_Aim of the exercise_:
Pick out every line with the word "type" and copy it.
------------------------------------
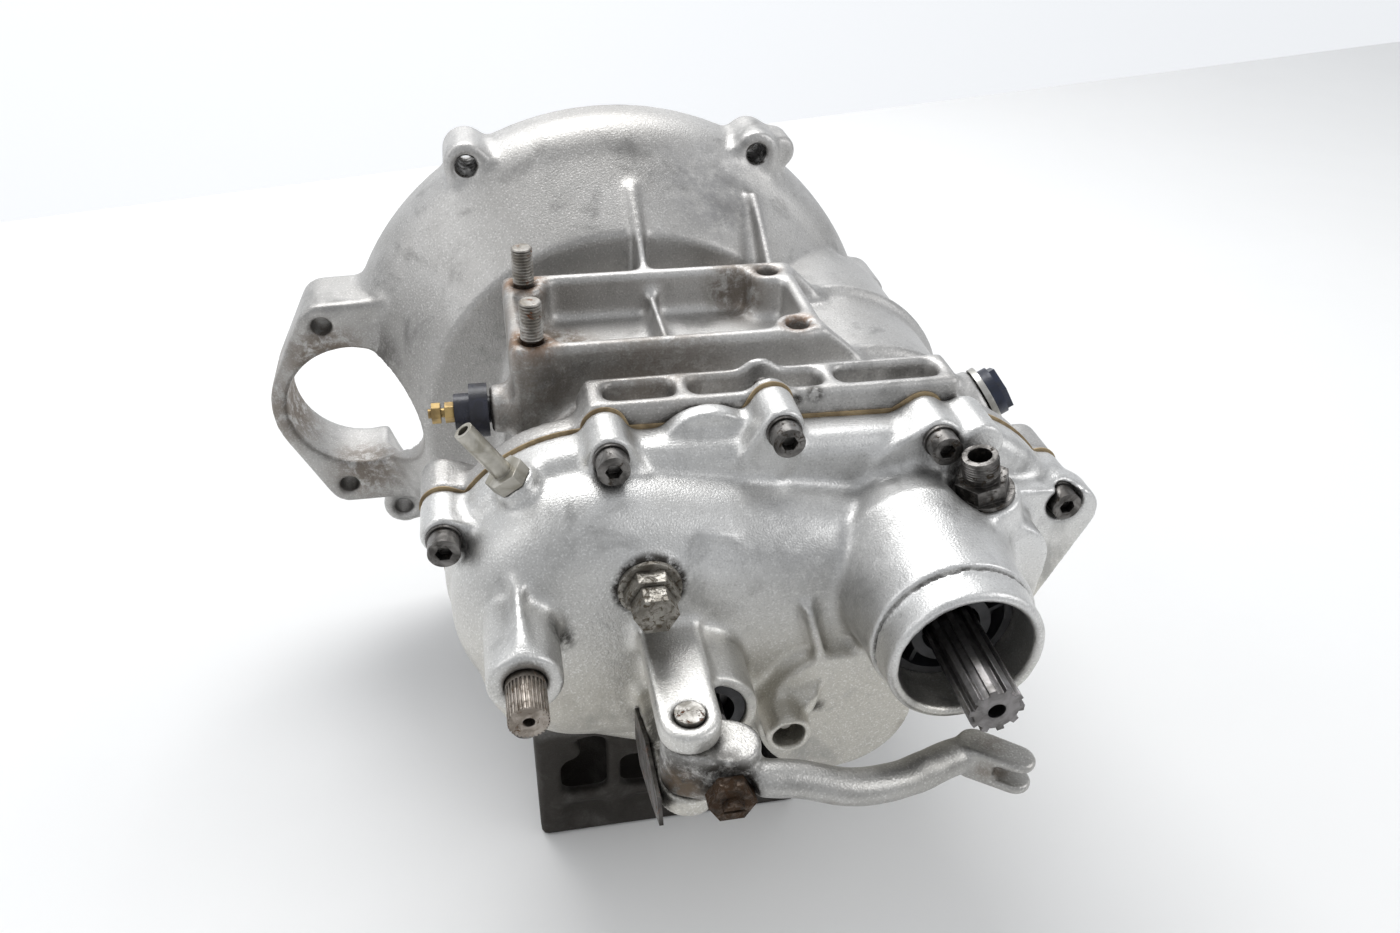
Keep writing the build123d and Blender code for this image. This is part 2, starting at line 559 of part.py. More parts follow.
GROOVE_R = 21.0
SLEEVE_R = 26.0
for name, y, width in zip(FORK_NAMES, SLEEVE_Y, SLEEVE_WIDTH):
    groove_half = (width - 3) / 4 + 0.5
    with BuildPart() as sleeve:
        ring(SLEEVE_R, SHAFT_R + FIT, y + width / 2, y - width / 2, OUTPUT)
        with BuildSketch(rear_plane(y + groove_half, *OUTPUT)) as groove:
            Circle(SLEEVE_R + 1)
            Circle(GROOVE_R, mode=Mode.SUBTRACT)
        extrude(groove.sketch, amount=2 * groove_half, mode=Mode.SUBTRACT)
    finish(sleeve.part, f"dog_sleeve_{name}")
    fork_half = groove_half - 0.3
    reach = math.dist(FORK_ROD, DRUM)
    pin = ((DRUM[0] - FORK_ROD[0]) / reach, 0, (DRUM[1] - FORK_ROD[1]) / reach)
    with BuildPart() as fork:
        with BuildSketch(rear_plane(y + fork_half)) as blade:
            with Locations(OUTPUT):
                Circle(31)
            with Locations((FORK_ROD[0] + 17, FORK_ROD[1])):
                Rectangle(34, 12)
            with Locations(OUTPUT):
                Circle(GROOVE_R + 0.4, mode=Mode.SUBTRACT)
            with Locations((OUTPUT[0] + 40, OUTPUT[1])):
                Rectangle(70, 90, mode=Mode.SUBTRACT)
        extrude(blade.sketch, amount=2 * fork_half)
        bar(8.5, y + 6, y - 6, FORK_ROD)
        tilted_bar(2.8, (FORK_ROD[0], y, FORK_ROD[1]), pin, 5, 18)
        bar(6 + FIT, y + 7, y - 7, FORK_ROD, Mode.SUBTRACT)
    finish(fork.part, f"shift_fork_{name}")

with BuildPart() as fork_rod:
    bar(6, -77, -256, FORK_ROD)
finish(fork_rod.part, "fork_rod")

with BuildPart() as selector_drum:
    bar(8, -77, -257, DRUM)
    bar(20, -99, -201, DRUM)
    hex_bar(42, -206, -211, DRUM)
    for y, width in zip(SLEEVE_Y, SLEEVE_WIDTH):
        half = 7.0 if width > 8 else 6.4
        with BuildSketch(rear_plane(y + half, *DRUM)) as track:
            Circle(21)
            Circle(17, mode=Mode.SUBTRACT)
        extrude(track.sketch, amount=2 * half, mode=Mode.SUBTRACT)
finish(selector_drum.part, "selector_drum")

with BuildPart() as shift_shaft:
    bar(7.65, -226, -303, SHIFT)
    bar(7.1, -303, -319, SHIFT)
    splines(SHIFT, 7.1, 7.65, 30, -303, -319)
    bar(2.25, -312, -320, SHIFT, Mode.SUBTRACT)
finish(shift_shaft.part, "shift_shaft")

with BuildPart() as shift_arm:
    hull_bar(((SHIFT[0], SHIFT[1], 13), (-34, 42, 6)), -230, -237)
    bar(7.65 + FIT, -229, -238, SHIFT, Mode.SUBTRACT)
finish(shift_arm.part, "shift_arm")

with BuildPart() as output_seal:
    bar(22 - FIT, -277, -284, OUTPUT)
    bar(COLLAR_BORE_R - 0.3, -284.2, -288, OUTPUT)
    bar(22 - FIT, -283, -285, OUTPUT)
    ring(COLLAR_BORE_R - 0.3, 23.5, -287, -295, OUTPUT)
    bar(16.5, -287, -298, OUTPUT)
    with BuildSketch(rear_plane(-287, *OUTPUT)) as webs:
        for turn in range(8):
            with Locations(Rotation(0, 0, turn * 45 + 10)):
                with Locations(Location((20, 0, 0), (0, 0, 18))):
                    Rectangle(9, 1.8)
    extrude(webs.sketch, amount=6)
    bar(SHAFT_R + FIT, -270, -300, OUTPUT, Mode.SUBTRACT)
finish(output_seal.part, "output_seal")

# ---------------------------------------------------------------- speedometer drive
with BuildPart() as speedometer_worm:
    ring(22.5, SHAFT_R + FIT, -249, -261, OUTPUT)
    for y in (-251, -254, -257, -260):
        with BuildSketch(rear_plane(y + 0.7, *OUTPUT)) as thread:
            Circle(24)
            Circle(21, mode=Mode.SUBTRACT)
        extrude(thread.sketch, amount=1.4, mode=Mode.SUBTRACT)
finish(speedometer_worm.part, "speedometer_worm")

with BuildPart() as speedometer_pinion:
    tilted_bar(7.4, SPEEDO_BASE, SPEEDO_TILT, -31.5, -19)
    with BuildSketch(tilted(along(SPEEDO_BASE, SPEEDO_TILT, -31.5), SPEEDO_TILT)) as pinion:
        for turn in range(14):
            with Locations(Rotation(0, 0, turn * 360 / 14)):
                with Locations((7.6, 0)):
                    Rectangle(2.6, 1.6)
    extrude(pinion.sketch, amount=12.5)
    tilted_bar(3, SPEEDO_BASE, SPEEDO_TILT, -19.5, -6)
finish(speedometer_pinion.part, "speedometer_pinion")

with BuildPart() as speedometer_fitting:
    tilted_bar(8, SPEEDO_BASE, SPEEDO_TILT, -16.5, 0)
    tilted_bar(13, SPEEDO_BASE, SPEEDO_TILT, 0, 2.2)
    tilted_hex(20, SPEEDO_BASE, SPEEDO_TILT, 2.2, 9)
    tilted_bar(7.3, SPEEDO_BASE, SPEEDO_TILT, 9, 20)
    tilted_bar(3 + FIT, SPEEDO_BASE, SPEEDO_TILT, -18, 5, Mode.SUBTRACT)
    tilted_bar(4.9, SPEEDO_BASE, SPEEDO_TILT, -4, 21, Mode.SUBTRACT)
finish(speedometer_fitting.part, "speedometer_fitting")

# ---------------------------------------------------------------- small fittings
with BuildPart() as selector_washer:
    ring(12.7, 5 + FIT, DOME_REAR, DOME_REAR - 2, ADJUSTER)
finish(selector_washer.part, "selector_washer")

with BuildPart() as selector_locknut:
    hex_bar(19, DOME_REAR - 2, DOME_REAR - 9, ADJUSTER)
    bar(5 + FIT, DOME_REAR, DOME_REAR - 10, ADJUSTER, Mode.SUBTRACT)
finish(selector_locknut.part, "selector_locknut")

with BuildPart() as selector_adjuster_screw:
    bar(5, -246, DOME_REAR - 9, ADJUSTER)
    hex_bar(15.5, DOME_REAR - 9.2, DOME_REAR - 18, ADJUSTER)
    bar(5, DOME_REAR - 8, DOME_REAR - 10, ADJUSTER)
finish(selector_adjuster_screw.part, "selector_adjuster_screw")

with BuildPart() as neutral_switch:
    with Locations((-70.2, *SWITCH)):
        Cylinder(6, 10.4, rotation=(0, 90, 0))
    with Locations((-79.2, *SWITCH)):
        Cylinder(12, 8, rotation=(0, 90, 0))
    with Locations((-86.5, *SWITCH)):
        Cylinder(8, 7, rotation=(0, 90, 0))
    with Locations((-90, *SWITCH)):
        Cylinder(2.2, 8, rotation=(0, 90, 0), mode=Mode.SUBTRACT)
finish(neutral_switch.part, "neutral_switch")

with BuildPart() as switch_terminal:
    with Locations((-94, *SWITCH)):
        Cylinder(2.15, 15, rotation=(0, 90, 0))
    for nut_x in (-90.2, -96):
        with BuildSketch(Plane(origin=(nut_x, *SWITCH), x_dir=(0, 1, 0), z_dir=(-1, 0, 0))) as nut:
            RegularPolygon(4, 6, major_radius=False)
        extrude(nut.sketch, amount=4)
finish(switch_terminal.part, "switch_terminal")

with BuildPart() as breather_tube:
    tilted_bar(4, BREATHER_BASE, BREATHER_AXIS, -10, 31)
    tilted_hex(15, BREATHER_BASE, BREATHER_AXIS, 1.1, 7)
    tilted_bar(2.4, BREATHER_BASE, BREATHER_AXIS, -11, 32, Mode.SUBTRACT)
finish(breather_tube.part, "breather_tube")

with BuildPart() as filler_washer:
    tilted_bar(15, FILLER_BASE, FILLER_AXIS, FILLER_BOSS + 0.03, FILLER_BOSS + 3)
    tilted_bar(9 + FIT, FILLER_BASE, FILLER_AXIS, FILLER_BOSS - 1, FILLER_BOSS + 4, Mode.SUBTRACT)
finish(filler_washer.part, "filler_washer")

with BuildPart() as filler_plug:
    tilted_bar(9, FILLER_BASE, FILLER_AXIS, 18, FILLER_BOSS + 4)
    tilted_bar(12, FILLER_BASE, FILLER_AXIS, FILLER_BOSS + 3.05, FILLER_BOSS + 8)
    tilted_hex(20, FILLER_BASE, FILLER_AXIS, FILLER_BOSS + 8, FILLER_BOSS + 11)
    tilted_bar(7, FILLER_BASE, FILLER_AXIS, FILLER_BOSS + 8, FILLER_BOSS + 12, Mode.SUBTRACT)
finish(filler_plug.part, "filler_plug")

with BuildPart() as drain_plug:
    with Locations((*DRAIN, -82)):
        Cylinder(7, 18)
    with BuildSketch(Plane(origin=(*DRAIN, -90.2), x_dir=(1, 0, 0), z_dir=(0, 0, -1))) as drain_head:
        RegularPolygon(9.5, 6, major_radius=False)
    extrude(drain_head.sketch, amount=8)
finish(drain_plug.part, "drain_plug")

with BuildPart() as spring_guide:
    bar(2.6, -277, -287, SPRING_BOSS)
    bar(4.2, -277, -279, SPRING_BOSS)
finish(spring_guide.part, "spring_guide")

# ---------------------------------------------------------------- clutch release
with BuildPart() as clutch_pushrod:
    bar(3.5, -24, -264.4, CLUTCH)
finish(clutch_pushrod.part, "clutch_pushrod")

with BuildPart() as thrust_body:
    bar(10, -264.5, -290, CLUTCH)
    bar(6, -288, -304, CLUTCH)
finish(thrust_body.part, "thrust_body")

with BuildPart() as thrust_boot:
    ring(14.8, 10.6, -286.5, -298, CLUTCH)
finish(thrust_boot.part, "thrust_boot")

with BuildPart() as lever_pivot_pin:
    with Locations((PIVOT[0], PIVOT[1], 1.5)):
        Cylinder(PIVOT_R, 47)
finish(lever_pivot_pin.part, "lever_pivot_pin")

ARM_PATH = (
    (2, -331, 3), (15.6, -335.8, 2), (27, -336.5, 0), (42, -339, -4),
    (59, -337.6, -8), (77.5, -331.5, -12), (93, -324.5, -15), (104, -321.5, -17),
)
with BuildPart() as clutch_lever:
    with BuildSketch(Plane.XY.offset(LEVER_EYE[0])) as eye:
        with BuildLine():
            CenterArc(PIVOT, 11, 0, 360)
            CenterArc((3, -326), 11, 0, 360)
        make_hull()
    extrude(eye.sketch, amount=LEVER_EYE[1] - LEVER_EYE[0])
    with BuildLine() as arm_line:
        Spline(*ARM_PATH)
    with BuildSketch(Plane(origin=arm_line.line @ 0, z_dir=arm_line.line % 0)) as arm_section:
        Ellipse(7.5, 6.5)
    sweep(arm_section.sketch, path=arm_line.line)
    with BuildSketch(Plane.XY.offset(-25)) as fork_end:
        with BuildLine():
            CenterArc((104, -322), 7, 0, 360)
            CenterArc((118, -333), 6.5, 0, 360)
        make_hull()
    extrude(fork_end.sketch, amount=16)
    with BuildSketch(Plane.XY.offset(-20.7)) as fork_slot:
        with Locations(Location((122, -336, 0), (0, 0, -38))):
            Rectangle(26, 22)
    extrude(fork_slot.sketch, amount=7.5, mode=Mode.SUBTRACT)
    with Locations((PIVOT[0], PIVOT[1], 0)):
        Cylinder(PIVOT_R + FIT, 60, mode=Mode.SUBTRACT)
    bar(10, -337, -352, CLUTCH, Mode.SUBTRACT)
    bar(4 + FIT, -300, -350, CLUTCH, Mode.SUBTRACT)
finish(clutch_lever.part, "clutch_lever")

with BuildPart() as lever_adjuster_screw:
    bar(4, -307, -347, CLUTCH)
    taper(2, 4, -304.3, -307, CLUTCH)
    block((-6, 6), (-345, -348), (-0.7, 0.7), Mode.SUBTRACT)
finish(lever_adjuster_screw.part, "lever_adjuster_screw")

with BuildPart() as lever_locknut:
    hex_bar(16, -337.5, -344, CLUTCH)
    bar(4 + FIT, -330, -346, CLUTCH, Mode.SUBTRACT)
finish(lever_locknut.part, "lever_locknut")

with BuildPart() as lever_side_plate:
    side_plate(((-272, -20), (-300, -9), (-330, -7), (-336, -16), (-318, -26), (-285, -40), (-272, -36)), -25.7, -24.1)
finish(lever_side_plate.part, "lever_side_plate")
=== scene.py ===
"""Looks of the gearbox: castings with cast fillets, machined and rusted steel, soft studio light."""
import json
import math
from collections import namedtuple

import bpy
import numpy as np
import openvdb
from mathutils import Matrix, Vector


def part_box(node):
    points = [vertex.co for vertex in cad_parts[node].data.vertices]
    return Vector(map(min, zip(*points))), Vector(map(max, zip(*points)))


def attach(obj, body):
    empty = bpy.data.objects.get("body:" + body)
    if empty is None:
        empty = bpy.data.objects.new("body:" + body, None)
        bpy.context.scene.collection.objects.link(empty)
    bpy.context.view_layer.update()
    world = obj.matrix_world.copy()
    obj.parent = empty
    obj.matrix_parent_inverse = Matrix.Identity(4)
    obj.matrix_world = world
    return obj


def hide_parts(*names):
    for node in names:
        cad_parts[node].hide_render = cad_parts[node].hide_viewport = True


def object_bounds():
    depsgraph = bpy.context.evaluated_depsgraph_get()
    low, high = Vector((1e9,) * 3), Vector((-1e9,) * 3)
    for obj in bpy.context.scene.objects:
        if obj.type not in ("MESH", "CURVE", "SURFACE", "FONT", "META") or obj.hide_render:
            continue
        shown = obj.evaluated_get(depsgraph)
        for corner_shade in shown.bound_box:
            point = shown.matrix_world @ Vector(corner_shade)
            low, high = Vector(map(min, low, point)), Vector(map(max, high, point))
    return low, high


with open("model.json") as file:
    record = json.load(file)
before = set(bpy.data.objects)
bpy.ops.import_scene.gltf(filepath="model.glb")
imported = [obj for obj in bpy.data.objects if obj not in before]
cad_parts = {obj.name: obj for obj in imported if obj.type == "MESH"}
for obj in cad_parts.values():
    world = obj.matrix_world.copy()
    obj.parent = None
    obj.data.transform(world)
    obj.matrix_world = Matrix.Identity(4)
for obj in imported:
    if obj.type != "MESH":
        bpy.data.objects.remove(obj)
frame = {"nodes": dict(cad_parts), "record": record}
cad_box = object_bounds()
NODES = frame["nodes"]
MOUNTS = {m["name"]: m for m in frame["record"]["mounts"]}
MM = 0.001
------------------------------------
_Task solution_:
        if obj.type not in ("MESH", "CURVE", "SURFACE", "FONT", "META") or obj.hide_render:
cad_parts = {obj.name: obj for obj in imported if obj.type == "MESH"}
    if obj.type != "MESH":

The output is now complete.